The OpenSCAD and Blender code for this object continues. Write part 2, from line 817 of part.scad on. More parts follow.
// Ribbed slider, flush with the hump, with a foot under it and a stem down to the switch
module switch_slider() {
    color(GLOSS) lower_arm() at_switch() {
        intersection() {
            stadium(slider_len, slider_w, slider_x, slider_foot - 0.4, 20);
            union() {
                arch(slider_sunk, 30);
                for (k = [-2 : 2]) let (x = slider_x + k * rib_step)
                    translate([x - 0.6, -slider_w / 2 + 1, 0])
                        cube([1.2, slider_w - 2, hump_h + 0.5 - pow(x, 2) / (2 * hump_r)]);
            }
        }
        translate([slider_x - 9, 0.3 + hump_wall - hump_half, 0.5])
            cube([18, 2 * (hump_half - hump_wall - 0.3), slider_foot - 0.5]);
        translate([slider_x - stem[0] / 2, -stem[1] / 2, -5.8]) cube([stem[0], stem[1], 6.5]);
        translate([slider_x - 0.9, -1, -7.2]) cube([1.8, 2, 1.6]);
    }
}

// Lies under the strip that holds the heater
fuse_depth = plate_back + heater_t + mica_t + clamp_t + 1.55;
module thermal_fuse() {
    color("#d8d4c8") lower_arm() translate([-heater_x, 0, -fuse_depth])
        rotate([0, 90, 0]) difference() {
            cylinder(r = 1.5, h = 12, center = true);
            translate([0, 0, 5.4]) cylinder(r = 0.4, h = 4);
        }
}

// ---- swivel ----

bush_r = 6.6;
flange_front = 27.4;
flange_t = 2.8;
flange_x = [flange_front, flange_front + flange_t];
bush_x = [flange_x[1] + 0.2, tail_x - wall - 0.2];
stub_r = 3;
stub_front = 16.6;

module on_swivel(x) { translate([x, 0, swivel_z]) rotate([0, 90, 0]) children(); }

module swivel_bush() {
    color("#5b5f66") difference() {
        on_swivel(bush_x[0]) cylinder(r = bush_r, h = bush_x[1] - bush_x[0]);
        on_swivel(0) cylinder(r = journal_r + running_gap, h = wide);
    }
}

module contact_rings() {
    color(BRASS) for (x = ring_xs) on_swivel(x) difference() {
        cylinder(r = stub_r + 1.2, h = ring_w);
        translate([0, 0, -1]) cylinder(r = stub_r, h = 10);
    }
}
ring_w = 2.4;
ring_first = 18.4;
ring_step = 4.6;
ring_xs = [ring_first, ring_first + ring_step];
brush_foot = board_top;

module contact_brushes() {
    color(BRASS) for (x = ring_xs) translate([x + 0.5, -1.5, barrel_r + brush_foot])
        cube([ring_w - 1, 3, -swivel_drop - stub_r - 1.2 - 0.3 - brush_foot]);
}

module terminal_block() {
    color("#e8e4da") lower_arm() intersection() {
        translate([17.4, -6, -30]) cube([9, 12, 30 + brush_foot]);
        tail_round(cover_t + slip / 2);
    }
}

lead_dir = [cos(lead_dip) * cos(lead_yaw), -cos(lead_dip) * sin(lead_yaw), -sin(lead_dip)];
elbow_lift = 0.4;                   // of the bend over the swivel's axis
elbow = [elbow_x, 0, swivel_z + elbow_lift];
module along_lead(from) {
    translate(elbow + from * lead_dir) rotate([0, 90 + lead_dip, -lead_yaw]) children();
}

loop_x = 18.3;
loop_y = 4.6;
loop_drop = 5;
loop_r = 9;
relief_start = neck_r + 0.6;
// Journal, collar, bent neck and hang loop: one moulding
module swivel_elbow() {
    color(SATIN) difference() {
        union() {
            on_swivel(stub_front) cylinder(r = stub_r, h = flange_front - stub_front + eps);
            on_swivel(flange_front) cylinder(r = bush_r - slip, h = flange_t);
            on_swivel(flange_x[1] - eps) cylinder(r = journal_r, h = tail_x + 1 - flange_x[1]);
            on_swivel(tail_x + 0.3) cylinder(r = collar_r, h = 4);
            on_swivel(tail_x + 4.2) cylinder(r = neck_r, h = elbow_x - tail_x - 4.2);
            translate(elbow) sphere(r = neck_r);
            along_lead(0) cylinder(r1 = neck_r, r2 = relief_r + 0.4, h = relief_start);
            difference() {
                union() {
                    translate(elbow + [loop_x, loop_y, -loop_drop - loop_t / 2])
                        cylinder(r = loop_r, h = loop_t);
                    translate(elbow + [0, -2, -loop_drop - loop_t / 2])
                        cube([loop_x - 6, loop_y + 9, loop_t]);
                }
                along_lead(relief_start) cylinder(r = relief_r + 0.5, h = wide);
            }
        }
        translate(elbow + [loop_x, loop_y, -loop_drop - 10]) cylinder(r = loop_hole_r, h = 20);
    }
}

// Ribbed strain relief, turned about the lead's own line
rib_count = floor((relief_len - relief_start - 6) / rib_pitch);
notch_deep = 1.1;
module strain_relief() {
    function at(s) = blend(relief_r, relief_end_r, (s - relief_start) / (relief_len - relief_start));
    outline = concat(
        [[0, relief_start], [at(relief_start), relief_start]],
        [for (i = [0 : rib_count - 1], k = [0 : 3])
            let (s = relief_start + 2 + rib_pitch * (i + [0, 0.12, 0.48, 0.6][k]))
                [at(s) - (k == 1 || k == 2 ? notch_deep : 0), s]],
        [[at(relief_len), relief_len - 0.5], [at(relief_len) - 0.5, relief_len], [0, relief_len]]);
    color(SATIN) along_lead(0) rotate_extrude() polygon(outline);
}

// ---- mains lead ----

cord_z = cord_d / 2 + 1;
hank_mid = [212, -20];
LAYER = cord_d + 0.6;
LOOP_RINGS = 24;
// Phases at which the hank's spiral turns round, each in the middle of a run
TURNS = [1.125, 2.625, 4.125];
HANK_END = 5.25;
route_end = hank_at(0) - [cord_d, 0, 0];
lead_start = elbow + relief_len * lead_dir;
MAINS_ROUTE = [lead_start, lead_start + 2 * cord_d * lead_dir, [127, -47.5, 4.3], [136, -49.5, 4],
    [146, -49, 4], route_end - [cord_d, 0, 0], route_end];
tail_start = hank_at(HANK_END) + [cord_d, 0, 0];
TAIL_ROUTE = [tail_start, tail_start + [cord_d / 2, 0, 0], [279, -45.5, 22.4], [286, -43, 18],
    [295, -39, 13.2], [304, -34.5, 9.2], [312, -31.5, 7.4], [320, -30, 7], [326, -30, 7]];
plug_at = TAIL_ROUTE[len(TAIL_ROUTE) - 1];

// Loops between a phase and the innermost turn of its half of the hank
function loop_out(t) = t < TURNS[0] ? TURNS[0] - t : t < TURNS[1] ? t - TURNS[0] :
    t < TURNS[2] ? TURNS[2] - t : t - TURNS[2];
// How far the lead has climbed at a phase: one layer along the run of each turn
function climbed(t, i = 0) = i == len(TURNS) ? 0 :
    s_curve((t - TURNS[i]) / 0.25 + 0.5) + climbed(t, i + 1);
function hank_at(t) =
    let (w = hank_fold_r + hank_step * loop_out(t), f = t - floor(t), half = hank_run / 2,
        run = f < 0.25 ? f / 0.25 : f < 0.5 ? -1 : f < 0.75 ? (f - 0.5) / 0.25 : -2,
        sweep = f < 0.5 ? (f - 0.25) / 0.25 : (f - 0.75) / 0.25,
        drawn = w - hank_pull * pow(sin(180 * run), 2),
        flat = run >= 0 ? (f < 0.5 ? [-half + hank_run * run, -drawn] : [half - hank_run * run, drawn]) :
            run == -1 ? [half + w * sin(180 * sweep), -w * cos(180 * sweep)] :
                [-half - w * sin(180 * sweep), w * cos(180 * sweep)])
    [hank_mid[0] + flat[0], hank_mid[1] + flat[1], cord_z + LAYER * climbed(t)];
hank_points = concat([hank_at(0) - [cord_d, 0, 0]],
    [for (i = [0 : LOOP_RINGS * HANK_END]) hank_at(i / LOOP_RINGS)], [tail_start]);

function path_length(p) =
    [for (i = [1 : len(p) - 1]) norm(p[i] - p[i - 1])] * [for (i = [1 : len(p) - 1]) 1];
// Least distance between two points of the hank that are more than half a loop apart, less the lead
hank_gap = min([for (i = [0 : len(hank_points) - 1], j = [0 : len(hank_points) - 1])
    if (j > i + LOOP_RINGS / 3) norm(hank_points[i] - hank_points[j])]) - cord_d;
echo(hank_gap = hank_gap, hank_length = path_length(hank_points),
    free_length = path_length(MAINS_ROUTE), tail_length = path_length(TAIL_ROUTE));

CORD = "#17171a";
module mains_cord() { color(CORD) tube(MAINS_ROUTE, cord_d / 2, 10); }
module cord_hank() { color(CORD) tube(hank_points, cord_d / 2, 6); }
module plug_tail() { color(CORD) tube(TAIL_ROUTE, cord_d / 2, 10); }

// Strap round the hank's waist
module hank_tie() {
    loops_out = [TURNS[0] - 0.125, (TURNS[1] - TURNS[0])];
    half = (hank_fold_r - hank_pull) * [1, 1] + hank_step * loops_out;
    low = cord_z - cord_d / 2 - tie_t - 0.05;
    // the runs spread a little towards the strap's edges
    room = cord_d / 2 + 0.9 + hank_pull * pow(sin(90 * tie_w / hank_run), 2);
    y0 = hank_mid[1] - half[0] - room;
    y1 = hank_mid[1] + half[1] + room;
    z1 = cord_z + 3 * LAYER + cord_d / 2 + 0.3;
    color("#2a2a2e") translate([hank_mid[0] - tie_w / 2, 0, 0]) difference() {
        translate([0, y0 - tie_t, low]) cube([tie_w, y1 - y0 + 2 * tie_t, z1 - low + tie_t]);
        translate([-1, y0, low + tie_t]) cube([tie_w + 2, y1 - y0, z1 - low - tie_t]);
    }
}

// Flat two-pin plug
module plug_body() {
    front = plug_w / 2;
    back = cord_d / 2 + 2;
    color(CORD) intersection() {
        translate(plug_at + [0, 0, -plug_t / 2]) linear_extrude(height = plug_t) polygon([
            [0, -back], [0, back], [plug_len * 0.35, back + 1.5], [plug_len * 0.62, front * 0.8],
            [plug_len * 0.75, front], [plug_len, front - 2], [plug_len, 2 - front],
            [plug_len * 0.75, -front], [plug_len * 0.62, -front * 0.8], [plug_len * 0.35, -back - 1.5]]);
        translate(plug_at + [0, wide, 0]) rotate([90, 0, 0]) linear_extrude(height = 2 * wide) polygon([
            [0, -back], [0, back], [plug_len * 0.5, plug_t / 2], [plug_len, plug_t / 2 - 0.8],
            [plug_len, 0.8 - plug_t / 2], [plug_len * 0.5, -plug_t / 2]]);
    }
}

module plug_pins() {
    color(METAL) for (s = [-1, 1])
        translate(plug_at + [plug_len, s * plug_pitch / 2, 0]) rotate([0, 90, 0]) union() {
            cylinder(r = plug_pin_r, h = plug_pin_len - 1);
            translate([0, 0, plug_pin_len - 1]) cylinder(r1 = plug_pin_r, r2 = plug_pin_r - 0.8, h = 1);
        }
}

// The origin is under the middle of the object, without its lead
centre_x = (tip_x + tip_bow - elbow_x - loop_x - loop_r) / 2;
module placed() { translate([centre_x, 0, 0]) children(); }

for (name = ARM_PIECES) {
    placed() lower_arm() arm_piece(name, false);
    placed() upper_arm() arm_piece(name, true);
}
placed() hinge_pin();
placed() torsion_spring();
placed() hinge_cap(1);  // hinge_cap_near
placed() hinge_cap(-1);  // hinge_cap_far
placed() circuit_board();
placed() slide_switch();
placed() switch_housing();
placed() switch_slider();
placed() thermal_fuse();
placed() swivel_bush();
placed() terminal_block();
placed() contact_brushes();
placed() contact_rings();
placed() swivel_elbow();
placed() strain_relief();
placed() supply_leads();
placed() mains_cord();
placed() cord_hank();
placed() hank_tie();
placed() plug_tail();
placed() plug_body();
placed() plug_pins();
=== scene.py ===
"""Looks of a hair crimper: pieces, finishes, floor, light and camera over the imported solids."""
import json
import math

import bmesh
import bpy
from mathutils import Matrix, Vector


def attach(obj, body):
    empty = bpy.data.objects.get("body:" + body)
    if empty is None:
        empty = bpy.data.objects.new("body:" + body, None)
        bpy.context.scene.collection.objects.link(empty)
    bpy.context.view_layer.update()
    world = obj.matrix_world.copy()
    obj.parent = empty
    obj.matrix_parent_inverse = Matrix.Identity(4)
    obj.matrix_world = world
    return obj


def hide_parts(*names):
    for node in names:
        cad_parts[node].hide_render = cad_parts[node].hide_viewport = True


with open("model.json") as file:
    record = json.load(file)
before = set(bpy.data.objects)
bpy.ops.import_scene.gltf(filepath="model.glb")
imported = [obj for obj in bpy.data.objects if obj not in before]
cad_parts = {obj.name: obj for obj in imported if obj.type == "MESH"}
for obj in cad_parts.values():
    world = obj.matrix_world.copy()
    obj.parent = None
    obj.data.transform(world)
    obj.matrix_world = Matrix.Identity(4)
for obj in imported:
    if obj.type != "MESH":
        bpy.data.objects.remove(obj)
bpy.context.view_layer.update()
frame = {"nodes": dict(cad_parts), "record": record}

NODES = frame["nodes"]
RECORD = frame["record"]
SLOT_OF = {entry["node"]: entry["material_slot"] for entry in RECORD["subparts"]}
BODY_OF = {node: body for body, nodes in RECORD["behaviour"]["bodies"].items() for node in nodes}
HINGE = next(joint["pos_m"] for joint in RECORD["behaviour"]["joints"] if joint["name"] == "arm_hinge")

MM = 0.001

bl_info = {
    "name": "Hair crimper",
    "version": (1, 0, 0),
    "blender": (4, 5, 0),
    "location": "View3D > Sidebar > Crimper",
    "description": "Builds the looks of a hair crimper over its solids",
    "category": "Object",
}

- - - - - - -

_EXERCISE REQUIREMENTS_
The required output is an exact reproduction of the lines starting at the one that contains "for (name = ARM_PIECES)" and ending at the one that contains "bpy.data.objects.remove(obj)". Both boundary lines belong to it.

_TASK RESPONSE_
for (name = ARM_PIECES) {
    placed() lower_arm() arm_piece(name, false);
    placed() upper_arm() arm_piece(name, true);
}
placed() hinge_pin();
placed() torsion_spring();
placed() hinge_cap(1);  // hinge_cap_near
placed() hinge_cap(-1);  // hinge_cap_far
placed() circuit_board();
placed() slide_switch();
placed() switch_housing();
placed() switch_slider();
placed() thermal_fuse();
placed() swivel_bush();
placed() terminal_block();
placed() contact_brushes();
placed() contact_rings();
placed() swivel_elbow();
placed() strain_relief();
placed() supply_leads();
placed() mains_cord();
placed() cord_hank();
placed() hank_tie();
placed() plug_tail();
placed() plug_body();
placed() plug_pins();
=== scene.py ===
"""Looks of a hair crimper: pieces, finishes, floor, light and camera over the imported solids."""
import json
import math

import bmesh
import bpy
from mathutils import Matrix, Vector


def attach(obj, body):
    empty = bpy.data.objects.get("body:" + body)
    if empty is None:
        empty = bpy.data.objects.new("body:" + body, None)
        bpy.context.scene.collection.objects.link(empty)
    bpy.context.view_layer.update()
    world = obj.matrix_world.copy()
    obj.parent = empty
    obj.matrix_parent_inverse = Matrix.Identity(4)
    obj.matrix_world = world
    return obj


def hide_parts(*names):
    for node in names:
        cad_parts[node].hide_render = cad_parts[node].hide_viewport = True


with open("model.json") as file:
    record = json.load(file)
before = set(bpy.data.objects)
bpy.ops.import_scene.gltf(filepath="model.glb")
imported = [obj for obj in bpy.data.objects if obj not in before]
cad_parts = {obj.name: obj for obj in imported if obj.type == "MESH"}
for obj in cad_parts.values():
    world = obj.matrix_world.copy()
    obj.parent = None
    obj.data.transform(world)
    obj.matrix_world = Matrix.Identity(4)
for obj in imported:
    if obj.type != "MESH":
        bpy.data.objects.remove(obj)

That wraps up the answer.